Having distributed systems in multiple regions that depend on one another does not usually happen because it brings no benefits, but I have seen it, and I have also been forced to implement it myself (what I mentioned about data living in one country).
2.3 - Redundancy with Availability Zones
If what you are looking for is a replica system so that if the server catches fire you can keep your application running, that is where availability zones come in.
When we work in one region, what we are really doing is working in a geographic area made up of multiple independent data centers. In the case of eu-west-1, the reality is that we have eu-west-1a, eu-west-1b, and eu-west-1c. To simplify, we can say they are far enough apart that a failure in one does not affect another, but close enough that we barely have any latency between them (1-2 ms).

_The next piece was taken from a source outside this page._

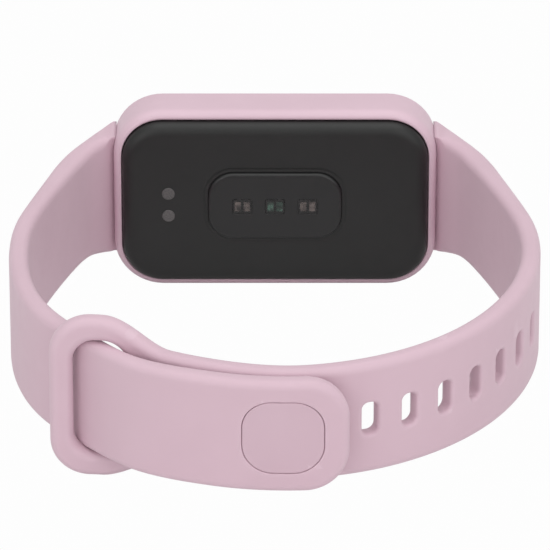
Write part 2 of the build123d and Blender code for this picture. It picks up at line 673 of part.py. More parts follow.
with BuildPart() as hole_strap:
    with BuildSketch(Plane.XY.offset(MID_Z - LOOP_HALF_WIDTH)):
        with BuildLine():
            shoulders(1)
            outer_ring = ring_face(RING_OUTER, LOOP_START_ANGLE)
            inner_ring = ring_face(RING_INNER, LOOP_START_ANGLE)
            outer_reach = Spline(
                outer_ring @ 1,
                (-6.9, -33.0),
                (-13.0, -30.6),
                (-18.0, -28.15),
                (-22.4, LOOP_INNER_Y - STRAP_THICKNESS),
                tangents=(outer_ring % 1, (-1, 0)),
            )
            inner_reach = Spline(
                inner_ring @ 1,
                (-6.2, -30.6),
                (-12.0, -28.3),
                (-17.0, -25.9),
                (-22.0, LOOP_INNER_Y),
                tangents=(inner_ring % 1, (-1, 0)),
            )
            Polyline(
                outer_reach @ 1,
                (LOOP_END_X, LOOP_INNER_Y - STRAP_THICKNESS),
                (LOOP_END_X, LOOP_INNER_Y),
                inner_reach @ 1,
            )
        make_face()
    extrude(amount=2 * LOOP_HALF_WIDTH)
    add(hole_strap_width.part.fuse(root_width()), mode=Mode.INTERSECT)
    fillet(soft_edges(hole_strap), RING_EDGE_ROUND)
    opening_middle = (OPENING_X[0] + OPENING_X[1]) / 2
    opening_plane = Plane(origin=(opening_middle, LOOP_INNER_Y + 1, MID_Z), x_dir=(1, 0, 0), z_dir=(0, -1, 0))
    with BuildSketch(opening_plane):
        outline = Rectangle(OPENING_X[1] - OPENING_X[0], 2 * OPENING_HALF_WIDTH)
        fillet(outline.vertices().group_by(Axis.X)[0], OPENING_END_CORNER)
        fillet(outline.vertices().group_by(Axis.X)[-1], OPENING_STRAP_CORNER)
    extrude(amount=STRAP_THICKNESS + 4, mode=Mode.SUBTRACT)
    fillet([edge for edge in soft_edges(hole_strap) if inside_opening(edge)], OPENING_ROUND)
    for number in range(SLOT_COUNT):
        distance = STUD_X + number * SLOT_PITCH
        spot = slot_path.edge().position_at(distance, PositionMode.LENGTH)
        along = slot_path.edge().tangent_at(distance, PositionMode.LENGTH)
        with BuildSketch(Plane(origin=(spot.X, spot.Y, MID_Z), x_dir=along, z_dir=(along.Y, -along.X, 0))):
            RectangleRounded(SLOT_LENGTH, SLOT_WIDTH, SLOT_CORNER)
        extrude(amount=STRAP_THICKNESS + 0.6, both=True, mode=Mode.SUBTRACT)
    add(connector(1).part, mode=Mode.SUBTRACT)
keep(hole_strap, "hole_strap")


# ---------------------------------------------------------------- stud strap and its tongue
def tongue_point(radius, x):
    """Point of a tongue face, which is an arc about TONGUE_CENTRE."""
    return (x, TONGUE_CENTRE[1] - sqrt(radius ** 2 - (x - TONGUE_CENTRE[0]) ** 2))


def tongue_heading(radius, x):
    """Direction of growing x along a tongue face."""
    point = tongue_point(radius, x)
    return (TONGUE_CENTRE[1] - point[1], x - TONGUE_CENTRE[0])


def tongue_arc(radius, start_x, end_x):
    """Stretch of a tongue face between two x positions."""
    return ThreePointArc(
        tongue_point(radius, start_x),
        tongue_point(radius, (start_x + end_x) / 2),
        tongue_point(radius, end_x),
    )


def half_space(axis, heading, side):
    """Block over everything in front of a fold axis (side = 1) or behind it (side = -1)."""
    direction = Vector(*heading).normalized()
    section = Plane(origin=(axis[0], axis[1], MID_Z), x_dir=(direction.X, direction.Y, 0), z_dir=(0, 0, 1))
    with BuildPart() as block:
        with BuildSketch(section):
            with Locations((side * FREE_LENGTH / 2, 0)):
                Rectangle(FREE_LENGTH, 2 * FREE_LENGTH)
        extrude(amount=LOOP_HALF_WIDTH, both=True)
    return block.part


def knuckle(axis, radius, half_width):
    """Cylinder about a fold axis."""
    with BuildPart() as pin:
        with BuildSketch(Plane(origin=(axis[0], axis[1], MID_Z), x_dir=(1, 0, 0), z_dir=(0, 0, 1))):
            Circle(radius)
        extrude(amount=half_width, both=True)
    return pin.part


def cap_column(grow):
    """Upright column over the outline of the stud cap, grown by a margin."""
    with BuildPart() as column:
        with BuildSketch(Plane(origin=(STUD_X, -30, MID_Z), x_dir=(1, 0, 0), z_dir=(0, -1, 0))):
            RectangleRounded(CAP_LENGTH + 2 * grow, CAP_WIDTH + 2 * grow, CAP_CORNER + grow)
        extrude(amount=10)
    return column.part


def tongue_skin(depth):
    """Layer of the tongue under its outer face, wide enough for the cap recess."""
    with BuildPart() as skin:
        with BuildSketch(Plane.XY.offset(MID_Z - STRAP_HALF_WIDTH)):
            with BuildLine():
                skin_ends = (STUD_X - CAP_LENGTH, STUD_X + 7.5)
                tongue_arc(TONGUE_RADIUS, *skin_ends)
                tongue_arc(TONGUE_RADIUS - depth, *skin_ends)
                for end in skin_ends:
                    Line(tongue_point(TONGUE_RADIUS, end), tongue_point(TONGUE_RADIUS - depth, end))
            make_face()
        extrude(amount=2 * STRAP_HALF_WIDTH)
    return skin.part


def post_bar(size, near_y, far_y):
    """Upright rectangular bar of the stud between two heights, with rounded corners."""
    with BuildPart() as bar:
        with BuildSketch(Plane(origin=(STUD_X, far_y, MID_Z), x_dir=(1, 0, 0), z_dir=(0, -1, 0))):
            RectangleRounded(size[0], size[1], POST_CORNER)
        extrude(amount=far_y - near_y)
    return bar.part


INNER_RADIUS = TONGUE_RADIUS - TONGUE_THICKNESS
FREE_LENGTH = 90

with BuildPart() as stud_strap_whole:
    with BuildSketch(Plane.XY.offset(MID_Z - LOOP_HALF_WIDTH)):
        with BuildLine():
            shoulders(-1)
            outer_side, outer_down = ring_point(-1, RING_OUTER, 0)
            inner_side, inner_down = ring_point(-1, RING_INNER, 0)
            EllipticalCenterArc(
                (0, RING_CENTRE_Y), *RING_OUTER, start_angle=180 - SHOULDER_ANGLE, arc_size=SHOULDER_ANGLE
            )
            EllipticalCenterArc(
                (0, RING_CENTRE_Y), *RING_INNER, start_angle=180 - SHOULDER_ANGLE, arc_size=SHOULDER_ANGLE
            )
            Spline(
                outer_side,
                (-32.75, -9.2),
                (-29.35, -18.55),
                (-22.8, -26.95),
                (-18.2, -31.55),
                tongue_point(TONGUE_RADIUS, TONGUE_START_X),
                tangents=((0, -1), tongue_heading(TONGUE_RADIUS, TONGUE_START_X)),
            )
            Spline(
                inner_side,
                (-30.3, -8.8),
                (-27.1, -17.35),
                (-20.95, -25.45),
                (-16.75, -29.65),
                tongue_point(INNER_RADIUS, TONGUE_START_X + 0.8),
                tangents=((0, -1), tongue_heading(INNER_RADIUS, TONGUE_START_X + 0.8)),
            )
            tongue_arc(TONGUE_RADIUS, TONGUE_START_X, TONGUE_END_X)
            tongue_arc(INNER_RADIUS, TONGUE_START_X + 0.8, TONGUE_END_X)
            Line(tongue_point(TONGUE_RADIUS, TONGUE_END_X), tongue_point(INNER_RADIUS, TONGUE_END_X))
        make_face()
    extrude(amount=2 * LOOP_HALF_WIDTH)
    with BuildPart(mode=Mode.PRIVATE) as tongue_width:
        with BuildSketch(Plane(origin=(0, 0, MID_Z), x_dir=(1, 0, 0), z_dir=(0, -1, 0))):
            with Locations((TONGUE_END_X - FREE_LENGTH / 2, 0)):
                RectangleRounded(FREE_LENGTH, 2 * STRAP_HALF_WIDTH, TONGUE_CORNER)
        extrude(amount=40)
    add(tongue_width.part.fuse(root_width()), mode=Mode.INTERSECT)
    fillet(soft_edges(stud_strap_whole), RING_EDGE_ROUND)

FOLD_WIDTH = STRAP_HALF_WIDTH - RING_EDGE_ROUND
NECK_END_Y = TONGUE_CENTRE[1] - TONGUE_RADIUS + CAP_THICKNESS + FIT

with BuildPart() as stud_strap:
    add(stud_strap_whole.part)
    add(half_space(PEEL_AXIS, PEEL_HEADING, 1), mode=Mode.SUBTRACT)
    add(knuckle(PEEL_AXIS, PEEL_KNUCKLE + KNUCKLE_PLAY, LOOP_HALF_WIDTH), mode=Mode.SUBTRACT)
    add(connector(-1).part, mode=Mode.SUBTRACT)
keep(stud_strap, "stud_strap")

with BuildPart() as tongue_middle:
    add(stud_strap_whole.part)
    add(half_space(PEEL_AXIS, PEEL_HEADING, -1), mode=Mode.SUBTRACT)
    add(knuckle(PEEL_AXIS, PEEL_KNUCKLE, FOLD_WIDTH))
    add(half_space(CURL_AXIS, CURL_HEADING, 1), mode=Mode.SUBTRACT)
    add(knuckle(CURL_AXIS, CURL_KNUCKLE + KNUCKLE_PLAY, LOOP_HALF_WIDTH), mode=Mode.SUBTRACT)
keep(tongue_middle, "tongue_middle")

with BuildPart() as tongue_tip:
    add(stud_strap_whole.part)
    add(half_space(CURL_AXIS, CURL_HEADING, -1), mode=Mode.SUBTRACT)
    add(knuckle(CURL_AXIS, CURL_KNUCKLE, FOLD_WIDTH))
    add(tongue_skin(CAP_THICKNESS + FIT) & cap_column(CAP_GROOVE), mode=Mode.SUBTRACT)
    add(post_bar((NECK[0] + FIT, NECK[1] + FIT), NECK_END_Y, HEAD_Y[0] + 0.4), mode=Mode.SUBTRACT)
keep(tongue_tip, "tongue_tip")

with BuildPart() as stud_cap:
    add(tongue_skin(CAP_THICKNESS) & cap_column(0))
    fillet(stud_cap.edges().filter_by(lambda edge: edge.center().Y < NECK_END_Y - CAP_THICKNESS / 2
                                      and abs((edge % 0.5).Y) < 0.9), 0.2)
keep(stud_cap, "stud_cap")

with BuildPart() as stud_post:
    add(post_bar(NECK, NECK_END_Y, HEAD_Y[1]))
    add(post_bar(HEAD, HEAD_Y[0], HEAD_Y[1]))
keep(stud_post, "stud_post")
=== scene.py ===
import json
import math

import bpy
import bmesh
import numpy as np
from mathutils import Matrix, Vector
from mathutils.geometry import delaunay_2d_cdt


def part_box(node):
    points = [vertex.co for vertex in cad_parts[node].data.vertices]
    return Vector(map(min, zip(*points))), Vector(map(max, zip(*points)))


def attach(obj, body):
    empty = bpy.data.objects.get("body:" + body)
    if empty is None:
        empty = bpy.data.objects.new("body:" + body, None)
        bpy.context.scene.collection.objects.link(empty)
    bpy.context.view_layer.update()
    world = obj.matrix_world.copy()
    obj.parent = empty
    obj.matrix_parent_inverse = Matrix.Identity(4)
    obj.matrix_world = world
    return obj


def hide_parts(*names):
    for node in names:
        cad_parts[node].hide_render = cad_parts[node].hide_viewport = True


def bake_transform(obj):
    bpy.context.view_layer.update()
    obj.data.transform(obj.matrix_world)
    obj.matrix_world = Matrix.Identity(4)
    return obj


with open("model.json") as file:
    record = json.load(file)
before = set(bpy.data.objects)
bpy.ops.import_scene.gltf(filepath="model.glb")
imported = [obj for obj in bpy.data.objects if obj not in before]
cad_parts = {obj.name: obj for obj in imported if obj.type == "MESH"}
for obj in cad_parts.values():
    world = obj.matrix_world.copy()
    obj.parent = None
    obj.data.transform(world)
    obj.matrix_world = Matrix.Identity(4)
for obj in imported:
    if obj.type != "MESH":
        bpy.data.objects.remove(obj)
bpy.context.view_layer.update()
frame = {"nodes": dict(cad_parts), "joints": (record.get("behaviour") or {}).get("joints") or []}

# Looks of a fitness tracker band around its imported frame. Sizes are in millimetres in the
# frame's axes: x along the tracker, y from the clasp to the screen, z along the wrist axis.

MM = 0.001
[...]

The most common setup is for them to be on the outskirts of a city, distributed in a triangle shape. But as I said, that is just to simplify it. 3 AZs do not mean 3 buildings, but rather groups of buildings that together make up an availability zone, and the latency difference is insignificant for 99% of applications.

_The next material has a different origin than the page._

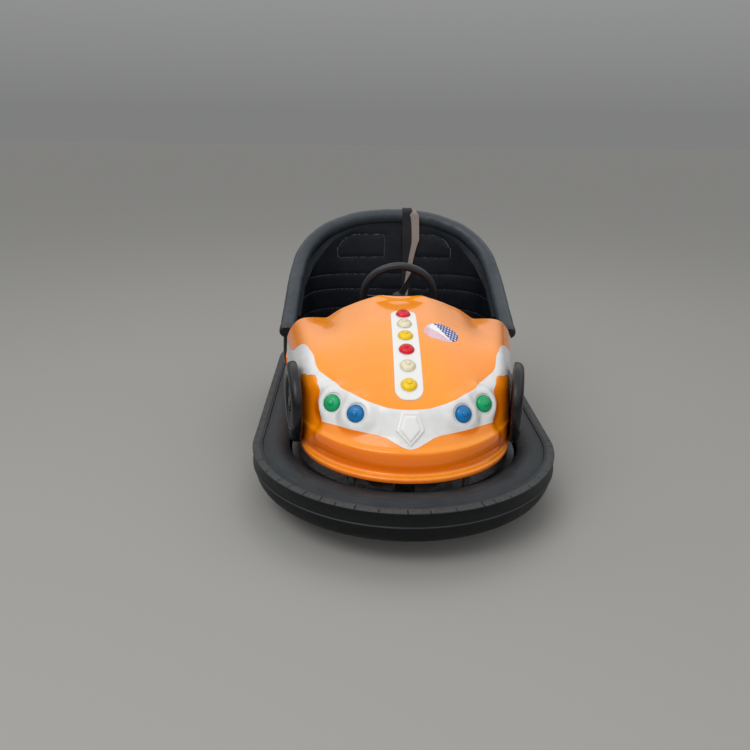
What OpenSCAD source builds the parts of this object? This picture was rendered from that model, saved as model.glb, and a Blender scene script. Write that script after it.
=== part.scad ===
// Two-seat battery bumper car: moulded shells and a round bumper tyre on a steel pan.
// The nose points along -Y, +Z is up, and the origin is on the floor under the middle.

/* [Bumper tyre] */
// Length over the bumper tyre
tyre_l = 1950; // [1900:10:2100]
// Width over the bumper tyre
tyre_w = 1120; // [1100:10:1190]
// Width of the tyre's section
tyre_thick = 136; // [130:2:144]
// Height of the tyre's section
tyre_h = 134; // [128:2:142]
// Underside of the tyre above the floor
tyre_z = 80; // [72:1:84]
// Outer radius of the tyre's two rear corners
rear_corner_r = 390; // [340:10:430]
// Height of the tyre's sharp outer edge above its middle
tyre_edge = 51; // [46:1:54]
// How far the tyre's underside is tucked in
tyre_tuck = 42; // [30:1:50]
// How far the moulding line stands out of the tyre's outer face
mould_line = 3; // [2:1:5]

/* [Steel pan] */
// Thickness of the rolled rim that holds the tyre
rim_t = 5; // [4:1:7]
// Width of the rim's two flanges
rim_flange = 35; // [30:1:40]
// Height of the rim's web
rim_h = 85; // [75:5:95]
// Thickness of the floor plate
floor_t = 6; // [4:1:8]
// Gap between the drive unit's floor opening and each chassis rail
rail_gap = 38; // [30:1:44]
// Width of a chassis rail
rail_w = 40; // [30:2:46]
// Depth of a chassis rail below the floor plate
rail_h = 30; // [20:2:34]

/* [Front cowl] */
// How far the nose's radius falls short of the tyre's inner radius
nose_inset = 42; // [38:1:52]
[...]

My recommendation for any production system (as we see in my book Building Distributed Systems) is to always deploy across at least two AZs. Most cloud providers offer managed services (such as RDS on AWS or Cloud SQL on Google) that handle replication between zones automatically.
which causes that if AZ "A" suffers a massive power failure, your load balancer will redirect traffic to AZ "B" in milliseconds.
and to finish the earlier example with the 5 queries, the extra cost of communicating across different zones is only about +3 to +5 ms in total. It is an insignificant price.